### Task to complete
Copy every record below exactly.

[Object modeling scripts]
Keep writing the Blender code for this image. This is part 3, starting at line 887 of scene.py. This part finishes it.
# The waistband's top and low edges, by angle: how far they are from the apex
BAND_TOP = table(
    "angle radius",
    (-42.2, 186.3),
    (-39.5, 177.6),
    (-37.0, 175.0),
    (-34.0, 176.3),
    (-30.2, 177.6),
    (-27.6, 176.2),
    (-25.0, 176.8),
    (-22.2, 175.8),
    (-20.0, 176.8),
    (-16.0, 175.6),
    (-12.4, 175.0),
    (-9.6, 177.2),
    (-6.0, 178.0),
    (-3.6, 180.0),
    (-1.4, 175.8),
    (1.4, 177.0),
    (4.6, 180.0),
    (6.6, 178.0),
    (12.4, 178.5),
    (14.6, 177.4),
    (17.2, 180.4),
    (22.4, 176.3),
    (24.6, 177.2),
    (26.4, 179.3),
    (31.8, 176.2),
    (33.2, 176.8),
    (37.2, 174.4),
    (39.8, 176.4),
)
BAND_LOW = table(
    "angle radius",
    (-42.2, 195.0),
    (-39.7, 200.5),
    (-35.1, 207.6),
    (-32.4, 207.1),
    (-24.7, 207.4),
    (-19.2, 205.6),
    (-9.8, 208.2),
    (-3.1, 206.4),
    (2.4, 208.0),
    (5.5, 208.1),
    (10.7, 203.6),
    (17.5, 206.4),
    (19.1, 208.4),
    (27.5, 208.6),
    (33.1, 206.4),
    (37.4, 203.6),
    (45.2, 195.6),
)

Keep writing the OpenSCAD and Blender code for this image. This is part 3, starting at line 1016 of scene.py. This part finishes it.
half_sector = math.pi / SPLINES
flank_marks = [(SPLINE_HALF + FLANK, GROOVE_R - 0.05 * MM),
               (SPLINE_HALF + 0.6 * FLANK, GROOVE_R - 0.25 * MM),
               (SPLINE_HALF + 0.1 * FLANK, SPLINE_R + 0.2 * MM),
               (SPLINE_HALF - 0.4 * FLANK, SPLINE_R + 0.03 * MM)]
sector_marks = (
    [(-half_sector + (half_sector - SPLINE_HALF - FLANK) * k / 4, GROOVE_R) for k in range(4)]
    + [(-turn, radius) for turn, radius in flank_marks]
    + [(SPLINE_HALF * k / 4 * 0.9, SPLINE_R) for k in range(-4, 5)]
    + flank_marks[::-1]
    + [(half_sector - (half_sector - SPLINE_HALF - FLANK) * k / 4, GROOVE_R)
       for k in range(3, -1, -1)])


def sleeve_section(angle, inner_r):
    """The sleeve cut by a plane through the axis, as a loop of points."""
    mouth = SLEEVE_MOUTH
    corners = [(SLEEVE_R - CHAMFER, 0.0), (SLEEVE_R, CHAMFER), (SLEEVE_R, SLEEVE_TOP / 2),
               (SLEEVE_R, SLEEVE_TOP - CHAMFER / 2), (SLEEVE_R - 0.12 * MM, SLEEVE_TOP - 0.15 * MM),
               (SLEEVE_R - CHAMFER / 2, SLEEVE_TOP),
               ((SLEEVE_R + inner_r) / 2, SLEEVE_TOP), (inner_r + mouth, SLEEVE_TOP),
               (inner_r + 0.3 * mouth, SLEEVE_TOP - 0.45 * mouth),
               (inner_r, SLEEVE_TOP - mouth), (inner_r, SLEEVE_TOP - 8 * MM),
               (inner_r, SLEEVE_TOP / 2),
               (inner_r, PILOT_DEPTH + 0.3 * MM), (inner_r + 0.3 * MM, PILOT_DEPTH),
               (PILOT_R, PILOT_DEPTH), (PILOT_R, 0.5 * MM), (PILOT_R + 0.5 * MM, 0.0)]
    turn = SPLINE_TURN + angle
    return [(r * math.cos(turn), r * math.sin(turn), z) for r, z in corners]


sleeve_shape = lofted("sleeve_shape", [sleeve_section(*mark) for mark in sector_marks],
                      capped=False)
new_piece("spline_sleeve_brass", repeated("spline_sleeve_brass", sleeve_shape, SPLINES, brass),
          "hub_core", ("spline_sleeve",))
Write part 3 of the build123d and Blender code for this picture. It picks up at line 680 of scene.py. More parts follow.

### Solution to this problem
Keep writing the Blender code for this image. This is part 3, starting at line 887 of scene.py. This part finishes it.
# The waistband's top and low edges, by angle: how far they are from the apex
BAND_TOP = table(
    "angle radius",
    (-42.2, 186.3),
    (-39.5, 177.6),
    (-37.0, 175.0),
    (-34.0, 176.3),
    (-30.2, 177.6),
    (-27.6, 176.2),
    (-25.0, 176.8),
    (-22.2, 175.8),
    (-20.0, 176.8),
    (-16.0, 175.6),
    (-12.4, 175.0),
    (-9.6, 177.2),
    (-6.0, 178.0),
    (-3.6, 180.0),
    (-1.4, 175.8),
    (1.4, 177.0),
    (4.6, 180.0),
    (6.6, 178.0),
    (12.4, 178.5),
    (14.6, 177.4),
    (17.2, 180.4),
    (22.4, 176.3),
    (24.6, 177.2),
    (26.4, 179.3),
    (31.8, 176.2),
    (33.2, 176.8),
    (37.2, 174.4),
    (39.8, 176.4),
)
BAND_LOW = table(
    "angle radius",
    (-42.2, 195.0),
    (-39.7, 200.5),
    (-35.1, 207.6),
    (-32.4, 207.1),
    (-24.7, 207.4),
    (-19.2, 205.6),
    (-9.8, 208.2),
    (-3.1, 206.4),
    (2.4, 208.0),
    (5.5, 208.1),
    (10.7, 203.6),
    (17.5, 206.4),
    (19.1, 208.4),
    (27.5, 208.6),
    (33.1, 206.4),
    (37.4, 203.6),
    (45.2, 195.6),
)

Keep writing the OpenSCAD and Blender code for this image. This is part 3, starting at line 1016 of scene.py. This part finishes it.
half_sector = math.pi / SPLINES
flank_marks = [(SPLINE_HALF + FLANK, GROOVE_R - 0.05 * MM),
               (SPLINE_HALF + 0.6 * FLANK, GROOVE_R - 0.25 * MM),
               (SPLINE_HALF + 0.1 * FLANK, SPLINE_R + 0.2 * MM),
               (SPLINE_HALF - 0.4 * FLANK, SPLINE_R + 0.03 * MM)]
sector_marks = (
    [(-half_sector + (half_sector - SPLINE_HALF - FLANK) * k / 4, GROOVE_R) for k in range(4)]
    + [(-turn, radius) for turn, radius in flank_marks]
    + [(SPLINE_HALF * k / 4 * 0.9, SPLINE_R) for k in range(-4, 5)]
    + flank_marks[::-1]
    + [(half_sector - (half_sector - SPLINE_HALF - FLANK) * k / 4, GROOVE_R)
       for k in range(3, -1, -1)])


def sleeve_section(angle, inner_r):
    """The sleeve cut by a plane through the axis, as a loop of points."""
    mouth = SLEEVE_MOUTH
    corners = [(SLEEVE_R - CHAMFER, 0.0), (SLEEVE_R, CHAMFER), (SLEEVE_R, SLEEVE_TOP / 2),
               (SLEEVE_R, SLEEVE_TOP - CHAMFER / 2), (SLEEVE_R - 0.12 * MM, SLEEVE_TOP - 0.15 * MM),
               (SLEEVE_R - CHAMFER / 2, SLEEVE_TOP),
               ((SLEEVE_R + inner_r) / 2, SLEEVE_TOP), (inner_r + mouth, SLEEVE_TOP),
               (inner_r + 0.3 * mouth, SLEEVE_TOP - 0.45 * mouth),
               (inner_r, SLEEVE_TOP - mouth), (inner_r, SLEEVE_TOP - 8 * MM),
               (inner_r, SLEEVE_TOP / 2),
               (inner_r, PILOT_DEPTH + 0.3 * MM), (inner_r + 0.3 * MM, PILOT_DEPTH),
               (PILOT_R, PILOT_DEPTH), (PILOT_R, 0.5 * MM), (PILOT_R + 0.5 * MM, 0.0)]
    turn = SPLINE_TURN + angle
    return [(r * math.cos(turn), r * math.sin(turn), z) for r, z in corners]


sleeve_shape = lofted("sleeve_shape", [sleeve_section(*mark) for mark in sector_marks],
                      capped=False)
new_piece("spline_sleeve_brass", repeated("spline_sleeve_brass", sleeve_shape, SPLINES, brass),
          "hub_core", ("spline_sleeve",))
Write part 3 of the build123d and Blender code for this picture. It picks up at line 680 of scene.py. More parts follow.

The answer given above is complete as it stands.